Desmond Dekker, who was born in July 16, 1941 in St. Andrew, Jamaica, became an international star after releasing numerous musical hits that introduced Jamaican reggae to the world. During his lengthy and successful career, Dekker toured the world and continued to perform until his death in 2006.
Singer and songwriter Desmond Dekker was born Desmond Adolphus Dacres on July 16, 1941, in the St. Andrew suburb of Kingston, Jamaica. Following his mother's death, Dekker moved around the country before finally settling in Kingston, where he worked in a welding shop alongside Bob Marley. He began displaying his singing talents while at work, and Marley encouraged him to pursue a musical career, particularly in the ska, reggae and rocksteady genres.
In his late-teens, Dekker started auditioning before Jamaican record label founders and met success around age 20 after auditioning before Derrick Morgan, who was at that time Beverley's record label's biggest star. Although he was signed to the label in 1961, Dekker did not begin recording until 1963. It was around then that he changed his name and released his first hit, "Honour Your Mother and Father."
Dekker rose to fame rapidly. His fourth hit, "King of Ska," made him a celebrity — one of Jamaica's biggest stars. Soon after its release, Dekker recruited four men, Clive Campbell, Barry Howard, Carl Howard and Patrick Howard, to be his backup singers; The Four Aces, who later shortened their name to The Aces, recorded a number of hits with Dekker. In 1967, after appearing on an album of Derrick Morgan's that glamorized Jamaica's rude boy culture, Dekker changed the content of his music. Writing and singing more about the violent lifestyle, he reinvented himself as a rebel. "A series of songs including 'Rude Boy Train' and 'Rudie Got Soul' made Mr. Dekker a hero of Jamaica's rough urban 'rude boy' culture," according to a May 2006 New York Times obituary.
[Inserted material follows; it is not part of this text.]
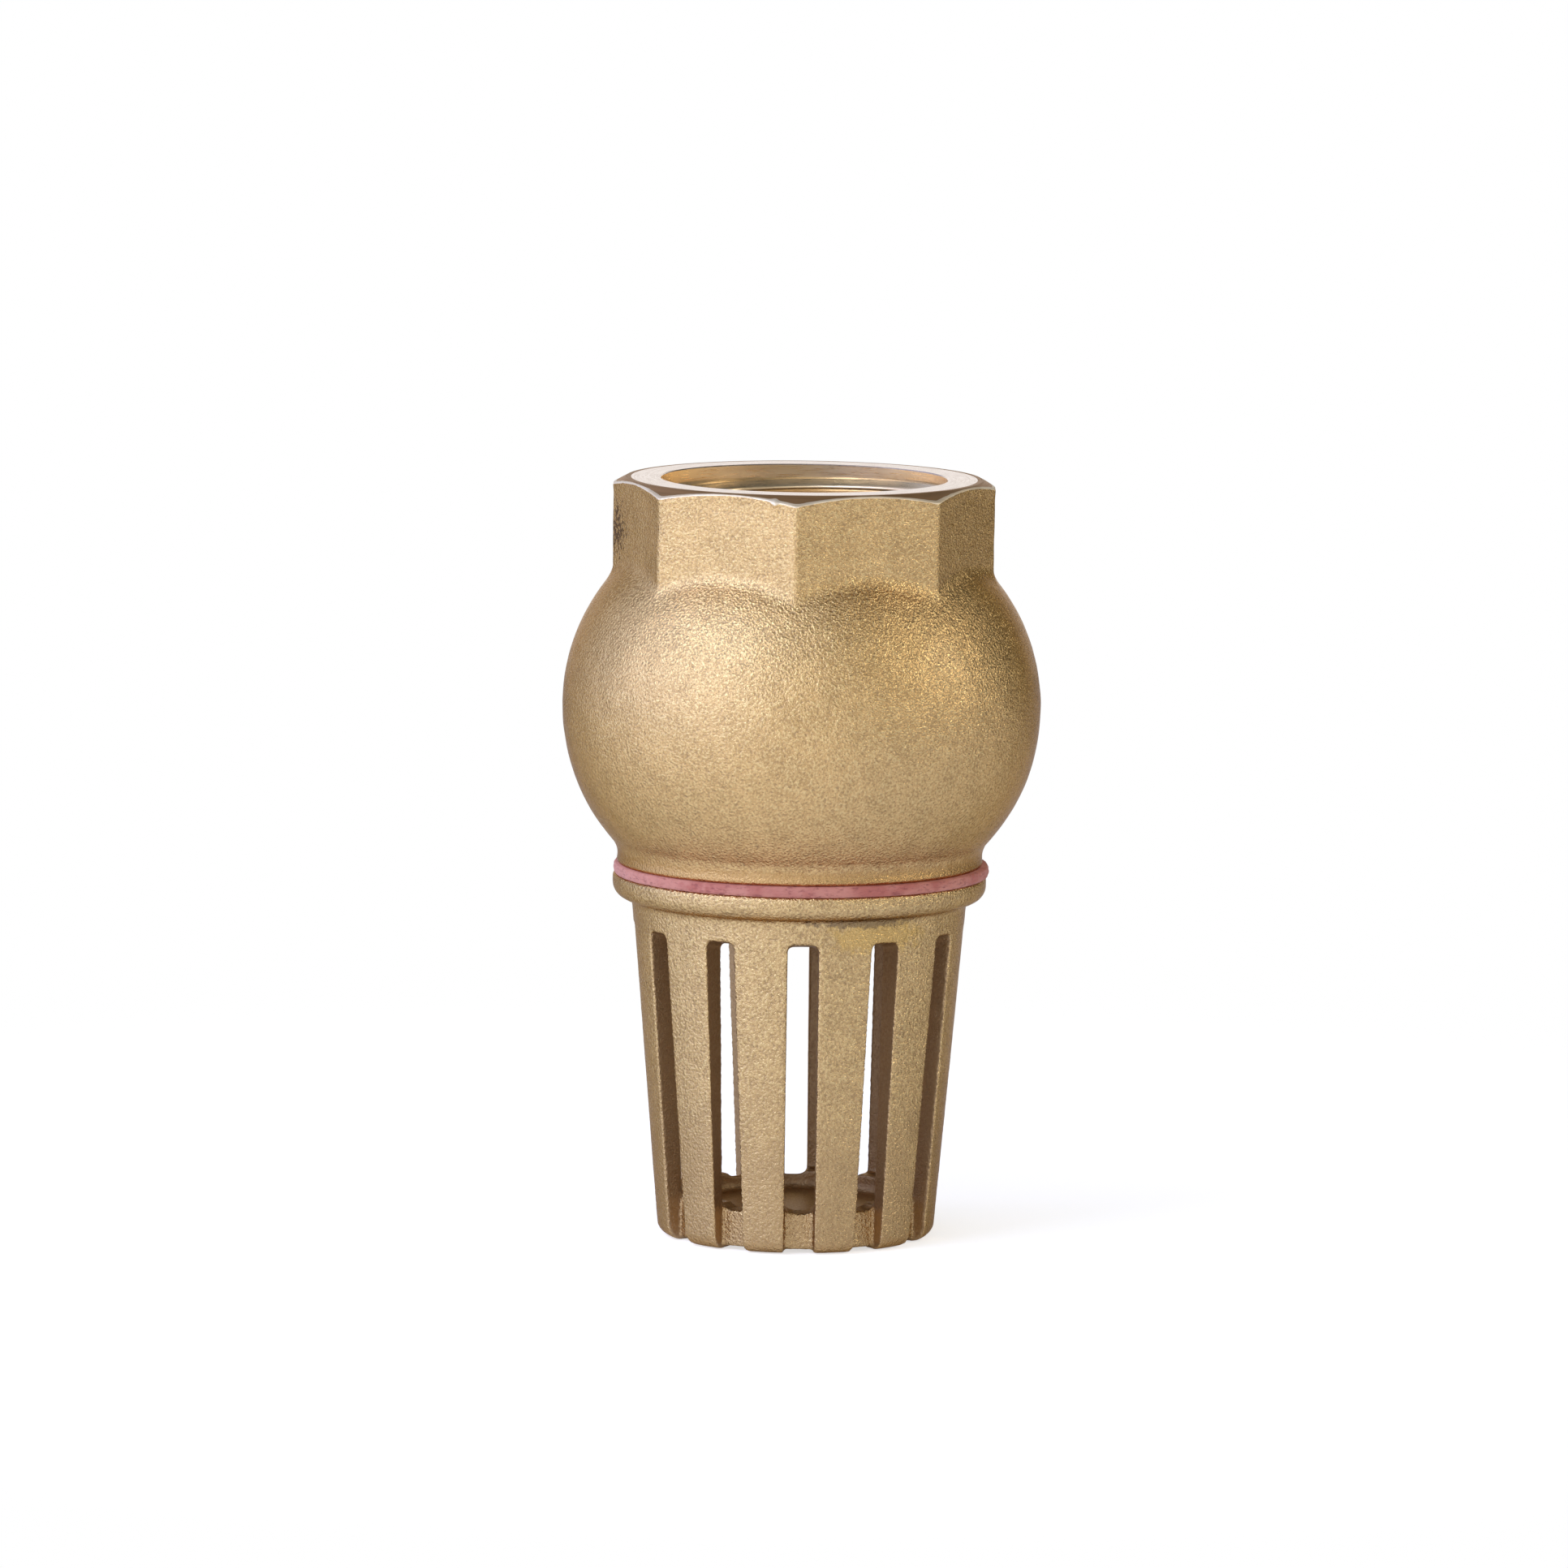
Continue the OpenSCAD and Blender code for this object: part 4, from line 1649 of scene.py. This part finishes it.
@dataclass
class Studio:
    """Floor, backdrop, lamps and camera."""

    aim: Vector
    # Camera, with its distance in metres and its lens in millimetres
    distance: float = 1.330
    elevation: float = 7.26
    roll: float = 0.71
    focal: float = 254.6
    # Room
    room: float = 0.10
    front: float = 0.62
    front_azimuth: float = -32.0
    left: float = 0.38
    left_azimuth: float = -90.0
    plain: Colour = (1.0, 1.0, 1.0)
    cool: Colour = (1.0, 1.12, 1.70)
    # Floor
    floor_colour: Colour = (0.86, 0.86, 0.86)
    floor_drop: float = 0.05
    floor_seen: float = 0.62
    floor_glow: float = 0.08
    floor_bounce: float = 0.16
    floor_far: float = 0.72
    floor_towards: Point = (-0.65, -0.76, 0.0)
    floor_rings: tuple[float, ...] = (0.001, 30.0, 80.0, 160.0, 320.0, 640.0, 1000.0)
    lamps: tuple[Softbox, ...] = (
        Softbox("side_left", -80.0, 42.0, 1.35, (1.0, 1.08, 1.5)),
        Softbox("key_left", -42.0, 45.0, 3.2, (1.0, 1.2, 1.65)),
        Softbox("over_front", 0.0, 45.0, 0.6),
        Softbox("rim_right", 80.0, 24.0, 5.5, (1.0, 0.98, 0.90), width=0.22, height=0.22),
        Softbox("over_right", 85.0, 45.0, 1.4, (1.0, 0.9, 0.75)),
        Softbox("low_right", 85.0, 4.0, 0.6),
    )

    def build(self) -> None:
        """Sets up everything that isn't part of the valve."""
        bpy.context.scene.view_settings.view_transform = "Standard"
        self._world()
        self._floor()
        for lamp in self.lamps:
            lamp.place(self.aim)
        self._camera()
        LOG.info("studio: world, floor, %d lamps and camera", len(self.lamps))

    def _world(self) -> None:
        """White to the camera, and a pale backdrop in a dimmer room to everything else."""
        world = bpy.data.worlds.new("studio")
        bpy.context.scene.world = world
        world.use_nodes = True
        world.node_tree.nodes.clear()
        nodes = Nodes(world.node_tree, "Generated")

        def lobe(azimuth: float, start: float, end: float, height: Socket) -> Socket:
            """A soft patch of the room around an azimuth, scaled by a share for the height."""
            facing = nodes.vector("DOT_PRODUCT", nodes.place, direction(azimuth, 0.0))
            return nodes.math("MULTIPLY", nodes.span(facing, start, end), height)

        above = nodes.split(nodes.place)[2]
        low = nodes.span(above, 1.0, 0.5, 0.35, 1.0)
        front = lobe(self.front_azimuth, -0.30, 0.75, low)
        left = lobe(self.left_azimuth, -0.10, 0.80, low)
        backdrop = lobe(180.0, 0.80, 0.97, nodes.span(above, 0.80, 0.28))
        level = nodes.math("MULTIPLY_ADD", front, self.front, self.room)
        level = nodes.math("MULTIPLY_ADD", left, self.left, level)
        dim, white = nodes.add("ShaderNodeBackground"), nodes.add("ShaderNodeBackground")
        nodes.feed(dim.inputs["Color"], nodes.blend(left, self.plain, self.cool))
        nodes.feed(dim.inputs["Strength"], level)
        nodes.feed(white.inputs["Color"], (1.0, 1.0, 1.0, 1.0))
        rays = nodes.add("ShaderNodeLightPath").outputs
        mirrored = nodes.math("MAXIMUM", rays["Is Glossy Ray"], rays["Is Transmission Ray"])
        shown = nodes.math("MAXIMUM", rays["Is Camera Ray"], nodes.math("MULTIPLY", mirrored, backdrop))
        surface = nodes.add("ShaderNodeOutputWorld").inputs["Surface"]
        nodes.feed(surface, nodes.layer(shown, dim.outputs[0], white.outputs[0]))

    def _floor(self) -> None:
        """A pale floor that keeps the valve's shadow and fades into the white background."""
        sweep = np.linspace(0.0, FULL_TURN, 96, endpoint=False)
        points = np.stack([polar(radius, sweep, -self.floor_drop) for radius in self.floor_rings])
        floor = Grid(points, closed_rows=False).object("floor")
        graph = Graph("floor_paper")
        graph.set(Base_Color=(*self.floor_colour, 1.0), Roughness=0.85, Specular_IOR_Level=0.1)
        seen = graph.add("ShaderNodeLightPath").outputs["Is Camera Ray"]
        slope = graph.vector("DOT_PRODUCT", graph.place, self.floor_towards)
        bounce = graph.span(slope, 0.0, 0.09, self.floor_glow, self.floor_glow + self.floor_bounce)
        lit = graph.math("ADD", bounce, graph.span(slope, 0.10, 0.50, 0.0, self.floor_far))
        glow, paper = graph.add("ShaderNodeEmission"), graph.add("ShaderNodeAddShader")
        strength = graph.math("MAXIMUM", graph.math("MULTIPLY", seen, self.floor_seen), lit)
        graph.feed(glow.inputs["Strength"], strength)
        graph.feed(paper.inputs[0], graph.shader.outputs[0])
        graph.feed(paper.inputs[1], glow.outputs[0])
        clear = graph.add("ShaderNodeBsdfTransparent").outputs[0]
        far = graph.span(graph.vector("LENGTH", graph.place), 0.035, 0.20)
        surface = graph.tree.nodes["Material Output"].inputs["Surface"]
        graph.feed(surface, graph.layer(graph.math("MULTIPLY", far, seen), paper.outputs[0], clear))
        floor.data.materials.append(graph.material)
        floor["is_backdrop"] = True

    def _camera(self) -> None:
        """A long lens, a little above the horizon and a little tilted."""
        data = bpy.data.cameras.new("camera")
        data.sensor_width, data.lens = 36.0, self.focal
        data.clip_start, data.clip_end = 0.05, 20.0
        camera = bpy.data.objects.new("camera", data)
        bpy.context.scene.collection.objects.link(camera)
        lift, tilt = math.radians(self.elevation), math.radians(self.roll)
        right, up = Vector((1.0, 0.0, 0.0)), Vector((0.0, math.sin(lift), math.cos(lift)))
        back = direction(0.0, self.elevation)
        axis_x = right * math.cos(tilt) + up * math.sin(tilt)
        axis_y = up * math.cos(tilt) - right * math.sin(tilt)
        turn = Matrix((axis_x, axis_y, back)).transposed().to_4x4()
        camera.matrix_world = Matrix.Translation(self.aim + back * self.distance) @ turn
        bpy.context.scene.camera = camera


# ---- Scene ----


def corners() -> list[list[float]]:
    """Lowest and highest corner of what is shown, in metres."""
    return [[float(x) for x in corner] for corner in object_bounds()]


def main() -> None:
    """Builds the scene."""
    logging.basicConfig(level=logging.INFO, format="%(name)s: %(message)s")
    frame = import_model()
    body_low, body_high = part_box("valve_body")
    gasket_low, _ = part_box("fibre_gasket")
    spring_low, spring_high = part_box("return_spring")
    assemblies = [
        ValveBody(low=body_low.z / MM, top=body_high.z / MM),
        Strainer(height=gasket_low.z / MM - Strainer.flange_t),
        Gasket(low=gasket_low.z / MM),
        Poppet(nodes=frame["nodes"]),
        ReturnSpring(low=spring_low.z / MM, high=spring_high.z / MM),
    ]
    for assembly in assemblies:
        assembly.build()
        assembly.dress()
        LOG.info("%s is ready", type(assembly).__name__)
    Studio(aim=Vector((-1.985, 0.0, 54.45)) * MM).build()


if __name__ == "__main__":
    main()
In 1968, Dekker won the Jamaican Song Festival. The next year, he released the song "Israelites," which topped the UK Singles Chart and made it into the US Billboard Hot 100's Top Ten. The song sold more than a million copies worldwide and was the peak of Dekker's career, according to Dekker's obituary in The New York Times, which stated that although the song was his only American hit, it was a turning point for Jamaican music among international listeners. The Israelites, "with its biblical imagery of suffering and redemption, showed the world reggae's combination of danceable rhythm and serious, sometimes spiritual intentions," the obituary read.? "I was telling people not to give up as things will get better," Dekker said about the song in a 2005 interview.
By the end of the 1960s, Dekker had won the Golden Trophy award, presented annually to Jamaica's top singer, five times. His song "007 (Shanty Town)" made it onto the soundtrack of the 1972 Jamaica reggae film The Harder They Come, and the Beatles' Paul McCartney slipped Dekker's first name into the song "Ob-La-Di, Ob-La-Da."
Dekker moved to England in the early 1970s and signed with Staff Records, an influential new-wave label. Throughout the 1970s, Dekker toured regularly and continue to produce hits. Among them was his version of Jamaica reggae star Jimmy Cliff's "You can Get It If You Really Want It.?"
As the public's music tastes changed, interest in Dekker faded and he declared bankruptcy in 1984. Still, he continued to tour regularly, re-recorded old singles, participated in several collaborations and worked with a ska revival band, The Specials, on an album. Dekker died of a heart attack on May 25, 2006, at his home in Surrey, England, one week before he was set to begin a European tour. He was 64 years old at the time. Dekker was divorced and survived by two children, a son and daughter.